What Happened To Work Ethics?
For even when we were with you, this we commanded you, that if any would not work, neither should he eat. 2 Thessalonians 3:10, KJV
Do attitudes ever change with the passing of time! I thought of that recently as I read through a pocket-sized anthology of sayings and wisdom. The little book, about a hundred years old, contains the reflections of educators and world leaders between – say, 1850 and 1900. This, you must remember, was before the automobile, the radio, the computer and two world wars that thrust the world into the Atomic Age.
As I read the quotations of famous people, there was a theme that kept repeating itself, namely that work is not only a good thing but is endowed with honor and decency. Teddy Roosevelt is quoted as saying, “I pity no man because he has no work. If he is worth his salt, he will work. I envy the man who has a work worth doing, and does it well.”
John Ruskin, the English writer and reformer, died in the year 1900. He wrote, “If you want knowledge, you must toil for it; if food, you must toil for it; and if pleasure, you must toil for it. Toil is the law. Pleasure comes through toil, and not by self-indulgence and indolence. When one gets to love work, his life is a happy one.” Ruskin, who taught at Oxford, would have a tough time selling that philosophy to college students today.
Historians have called it “The Protestant Work Ethic,” a code of morals based on the principles of thrift, discipline, individualism and–yes, hard work. It had its roots in Calvinistic Protestantism, which moved from Switzerland to England, then to the U.S. It was the fuel that drove the industrial revolution and the taming of the West in the U.S.
Among the pile of booklets collected during my father-in-law’s lifetime of ministry is a 1947 publication, “The Constitution of the Union of Soviet Socialist Republics.” Article 12 says, “Work in the U.S.S.R. is a duty and a matter of honor for every able-bodied citizen, in accordance with the principle: ‘He who does not work, neither shall he eat.”
I wondered if the Communists who framed that document knew they were lifting a quote from Paul’s letter to the Thessalonians where he wrote, “For even when we were with you, this we commanded you, that if any would not work, neither should he eat” (2 Thessalonians 3:10, KJV).
There’s one thing for sure. Today we need to rediscover the dignity of what we have grown to disdain–work. Sweat and calluses have gone the way of the horse and buggy and with the changing culture we’ve lost something, something important–the feeling of accomplishment, the pride of seeing your labors produce a harvest, and the good feeling that you put in a full day’s work for a day’s wage.
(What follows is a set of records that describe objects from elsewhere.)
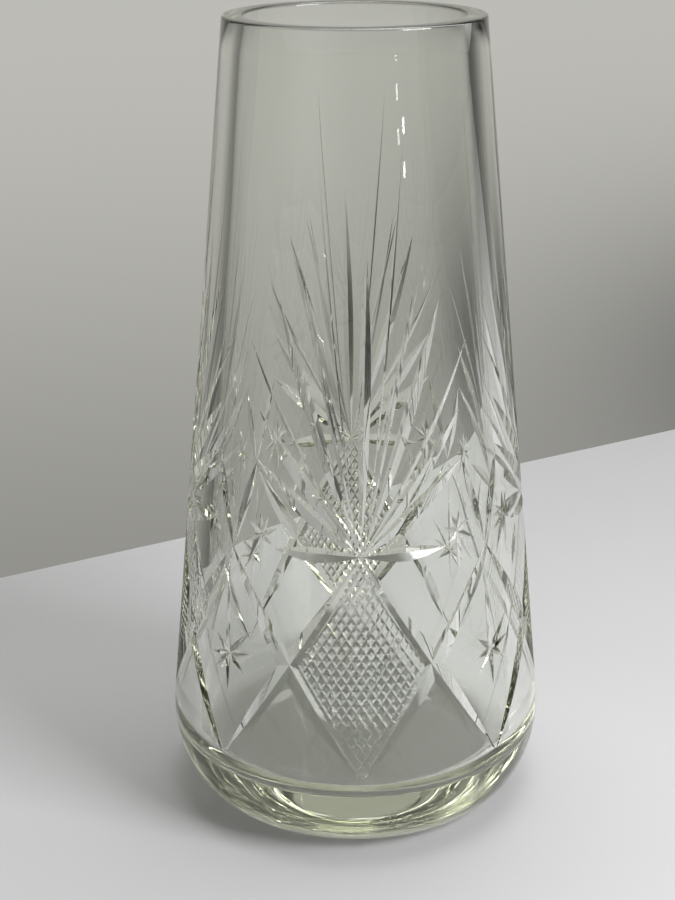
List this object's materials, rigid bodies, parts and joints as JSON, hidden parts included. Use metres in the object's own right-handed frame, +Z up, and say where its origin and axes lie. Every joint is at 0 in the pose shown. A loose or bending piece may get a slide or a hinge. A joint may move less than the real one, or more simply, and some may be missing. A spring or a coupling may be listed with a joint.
{
  "type": "cut crystal vase",
  "caption": "Tall tapered crystal vase with a thick base, mitre-cut stars, fans and cross-hatched diamonds.",
  "frame": {"origin": "centre of the flat foot, on the surface that the vase stands on", "axes": "+Z up along the vase's axis; the hub of one cut motif faces -Y, and the motif repeats every 90 degrees"},
  "size_m": [0.13, 0.13, 0.27],
  "materials": {
    "crystal": "clear polished lead crystal with polished mitre cuts"
  },
  "bodies": {
    "root": {"vase_body": "crystal"}
  },
  "joints": []
}
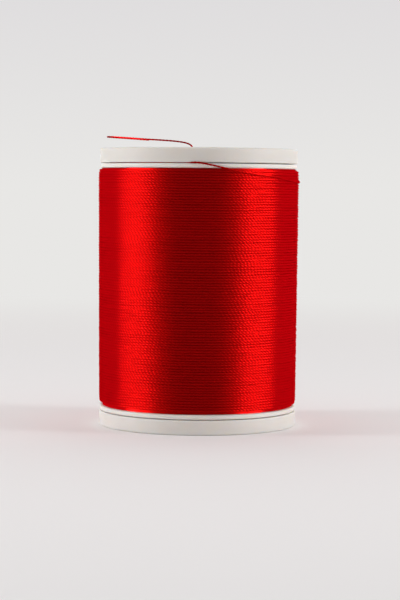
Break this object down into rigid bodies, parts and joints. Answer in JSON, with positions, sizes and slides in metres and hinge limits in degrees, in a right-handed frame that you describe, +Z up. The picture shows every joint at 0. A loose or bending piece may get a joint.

When Bob Vernon was an undercover agent, he sat down on a curb one day beside a young man who looked as if he was part of the drug culture. “What does pot sell for where you came from?” he asked. The young man answered, “I dunno; don’t use it any more. I’ve become a Christian and stopped doing drugs.” They chatted for a few minutes and Vernon asked, “Where you going to work?” “I’m not; work’s not for me,” he told him. So, the undercover policeman took out his New Testament and showed him 2 Thessalonians 3:10, which says that if we don’t work, we have no right to eat. The young man thought for a few moments, then with resignation said, “Well, if that’s in the Bible, it’s for me.” And Bob Vernon helped him find work.
Jesus labored in a carpenter’s shop, not a cathedral or an office. He used his hands and showed us that God embraced sweat as well as purity. With all our achievements, may we rediscover the dignity and honor of honest, old-fashioned work.